VICTIMS of the government’s continued arbitrary seizure of agricultural and communal land say the exercise is driven by corrupt and greedy officials taking advantage of the land reform programme and other policies.
There has been a wave of dispossession and repossession of land in Zimbabwe, targeting people perceived as government critics as well as vulnerable communal communities.
The latest high-profile dispossession is that of a farm belonging to the executive director of the Open Society Initiative for Southern Africa (Osisa), Siphosami Malunga (pictured) and his partners, which they say they bought and have title deeds to, adding them to the list of other people who have been targeted, including former Zanu PF officials Saviour Kasukuwere, Jonathan Moyo, Patrick Zhuwawo and Grace Mugabe.
Communities in rural Zimbabwe, including Chilonga in Chiredzi, Dinde in Hwange and villages in Chipinge district, are fighting to retain their ancestral land, as the government prioritises commercial interests.
In a webinar chaired by Phillan Zamchiya from the University of the Western Cape’s Institute for Poverty, Land and Agrarian Studies (PLAAS), former cabinet minister Jonathan Moyo said the dispossession of his Mazowe farm was a painful moment for him as it was part of his family’s investment.
The webinar focused on the “Dispossession and Repossession of Farmland Post-Fast Track Land Reform in Zimbabwe”.
“From personal experience, this phase of what is happening in the agricultural land sector is being done by possessive individuals not by the state because I don’t think there is a state policy to dispossess or repossess. These are individuals who are taking advantage of their positions,” Moyo said.
“If you look at the case of Chilonga, it is powerful individuals working with cartels, elevating it to policy through instruments. If you look at examples like myself and you ask who is targeted. They target people who have fallen out of favour or are now at odds with the ruling system. This is done to show how cold it can get outside and this is an ideology entertained in Zanu PF. Other targets are those presumed sponsors of regime change activities in order to show them that working with the enemy does not pay.”

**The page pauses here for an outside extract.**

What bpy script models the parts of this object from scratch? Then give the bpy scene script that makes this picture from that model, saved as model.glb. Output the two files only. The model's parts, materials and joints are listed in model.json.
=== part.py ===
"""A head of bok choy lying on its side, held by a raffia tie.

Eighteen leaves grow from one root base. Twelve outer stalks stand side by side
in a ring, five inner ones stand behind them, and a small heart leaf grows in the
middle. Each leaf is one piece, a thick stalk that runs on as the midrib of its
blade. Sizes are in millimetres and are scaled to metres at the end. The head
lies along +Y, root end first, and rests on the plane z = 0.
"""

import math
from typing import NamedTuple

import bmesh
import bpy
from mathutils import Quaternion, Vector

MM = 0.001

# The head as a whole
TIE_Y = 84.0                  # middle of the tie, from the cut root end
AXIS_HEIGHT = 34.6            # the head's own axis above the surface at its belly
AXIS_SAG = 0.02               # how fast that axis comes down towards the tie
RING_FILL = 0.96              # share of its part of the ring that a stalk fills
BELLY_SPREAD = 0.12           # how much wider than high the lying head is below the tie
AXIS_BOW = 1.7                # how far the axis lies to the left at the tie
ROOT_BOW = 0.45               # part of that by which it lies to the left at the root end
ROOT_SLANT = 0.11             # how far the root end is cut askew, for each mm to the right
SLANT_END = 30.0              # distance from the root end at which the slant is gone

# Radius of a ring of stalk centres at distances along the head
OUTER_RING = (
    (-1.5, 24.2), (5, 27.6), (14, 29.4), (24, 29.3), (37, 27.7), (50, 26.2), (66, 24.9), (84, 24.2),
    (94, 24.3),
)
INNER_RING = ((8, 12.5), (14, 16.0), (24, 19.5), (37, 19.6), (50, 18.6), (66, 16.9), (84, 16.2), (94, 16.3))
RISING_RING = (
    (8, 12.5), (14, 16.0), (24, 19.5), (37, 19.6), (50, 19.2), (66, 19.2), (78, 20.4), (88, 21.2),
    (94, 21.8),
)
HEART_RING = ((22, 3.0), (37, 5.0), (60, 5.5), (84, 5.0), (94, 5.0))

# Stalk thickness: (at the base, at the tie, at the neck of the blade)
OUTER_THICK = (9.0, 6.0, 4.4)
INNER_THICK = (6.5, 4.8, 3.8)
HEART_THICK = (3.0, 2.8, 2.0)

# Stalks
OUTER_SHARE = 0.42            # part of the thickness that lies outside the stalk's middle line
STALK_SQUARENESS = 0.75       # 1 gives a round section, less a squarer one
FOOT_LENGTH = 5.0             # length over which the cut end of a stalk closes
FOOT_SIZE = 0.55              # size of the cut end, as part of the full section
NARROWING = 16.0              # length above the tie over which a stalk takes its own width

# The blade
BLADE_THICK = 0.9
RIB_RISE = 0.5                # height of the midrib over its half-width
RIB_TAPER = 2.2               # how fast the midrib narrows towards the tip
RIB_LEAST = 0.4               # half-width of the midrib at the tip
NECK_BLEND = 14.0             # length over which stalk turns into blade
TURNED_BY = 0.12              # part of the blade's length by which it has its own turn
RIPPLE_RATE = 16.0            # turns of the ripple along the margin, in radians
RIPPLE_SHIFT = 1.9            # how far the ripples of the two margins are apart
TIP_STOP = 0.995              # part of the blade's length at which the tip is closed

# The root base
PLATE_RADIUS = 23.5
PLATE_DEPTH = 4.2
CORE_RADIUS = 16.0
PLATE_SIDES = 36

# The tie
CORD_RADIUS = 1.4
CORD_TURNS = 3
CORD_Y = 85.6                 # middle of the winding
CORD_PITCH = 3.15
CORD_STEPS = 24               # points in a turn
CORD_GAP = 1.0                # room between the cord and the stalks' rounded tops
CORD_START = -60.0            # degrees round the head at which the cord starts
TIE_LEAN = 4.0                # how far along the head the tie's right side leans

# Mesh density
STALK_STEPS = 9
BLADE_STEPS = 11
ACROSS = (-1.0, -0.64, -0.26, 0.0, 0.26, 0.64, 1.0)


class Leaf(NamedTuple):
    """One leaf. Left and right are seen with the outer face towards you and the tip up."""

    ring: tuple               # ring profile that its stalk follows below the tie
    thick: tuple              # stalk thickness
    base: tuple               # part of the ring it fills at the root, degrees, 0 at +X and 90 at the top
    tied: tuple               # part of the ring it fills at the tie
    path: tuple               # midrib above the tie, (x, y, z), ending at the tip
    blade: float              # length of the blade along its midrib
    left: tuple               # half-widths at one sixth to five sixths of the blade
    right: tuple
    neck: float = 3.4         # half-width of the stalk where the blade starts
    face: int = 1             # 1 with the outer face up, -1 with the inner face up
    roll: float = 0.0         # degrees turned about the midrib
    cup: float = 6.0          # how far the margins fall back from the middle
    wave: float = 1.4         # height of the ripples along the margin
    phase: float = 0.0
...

He said they deploy intimidatory tactics, sending security sector officers and youth militia to frighten targeted families. At times they get the Lands minister to write eviction letters.
“My case was very painful for me because we bought the farm, we got a loan from CBZ and bought the farm in 2002. In 2005 (then Zanu PF spokesperson Ephraim) Masawi started sending people and attacking us, saying that we are occupying prime land while criticising the state. In 2019 when the late Perrance Shiri was Lands minister he targeted me specifically for criticising command agriculture. He deployed five military people and allocated them land on the farm. Then they were saying the farm was being used to hide weapons. Those five are not farming and the matter in court.”

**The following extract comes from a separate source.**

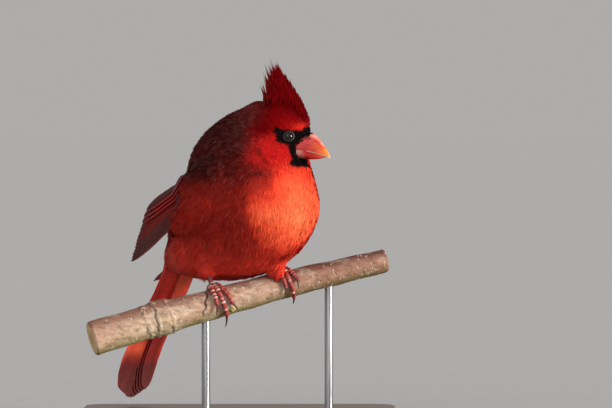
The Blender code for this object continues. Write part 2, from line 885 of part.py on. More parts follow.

Malunga said there is a specific approach to the way things are happening to serve elite interests.
“The motivation for dispossession of the community is usually primarily to serve elite commercial interests and elite personal interests. I am considered as a critic and hold views that are unpalatable. Unashamedly I am seen as the face of the organisation that supports communities or individuals to hold government accountable, promote and protect human rights and they do not like that,” he said.
“Somebody instrumental is know what, the government is unhappy with you, you’re talking too much, you are over-criticising. This organisation that you lead, you are a serious regime change agent. Then you are told the government is going to take over your farm because of this. As a matter of fact, Professor Moyo’s farm was referenced, that as soon as we are done with Professor Moyo and Saviour (Kasukuwere) we are coming to your farm. Of course my response was: Do your worst, we will be waiting. Then you realise it is an individual who has taken interest, and then you begin to see everything taking place and a minister has signed.”
Malunga said he and his partners were giving the government an opportunity to rethink their decision of dispossessing them of the farm before they take the fight to the next level.
“There is even a judgement by Justice (Nicholas) Mathonsi on this issue, particularly in relation to manipulation of power, the abuse of power and authority especially in relation to the security services sector. And we know there are times when the government decided to intervene on this serious abuse of power by its officials.”
The dispossession and repossession of land has also been criticised as a shot in the foot as it makes the country an unattractive investment destination.
Speaking during the webinar, the deputy board chairperson of the Masvingo Centre for Research Advocacy and Development (MACRA), Khanya Noko, who was representing the Chilonga community, said there is a need to repeal the Communal Lands Act which leaves communities vulnerable and has been used by the state to unjustly evict villagers.
“Communal Lands Act needs to be repealed and replaced with one that promotes secure land tenure,” Noko said.
Cynthia Gwaze, a gender wellness and advocacy officer with the Platform for Youth and Community Development (PYCD), said judging from the outreach and advocacy work they had conducted around the Chisumbanje community in Chipinge, it was clear the villagers feel neglected by the government.
“From the work that we do, the people’s sentiments are that the government is pro-elite and excludes those who don’t have money. Villagers in Checheche and in Munyokowere are dispossessed to pave way for residential stands by a property developer.”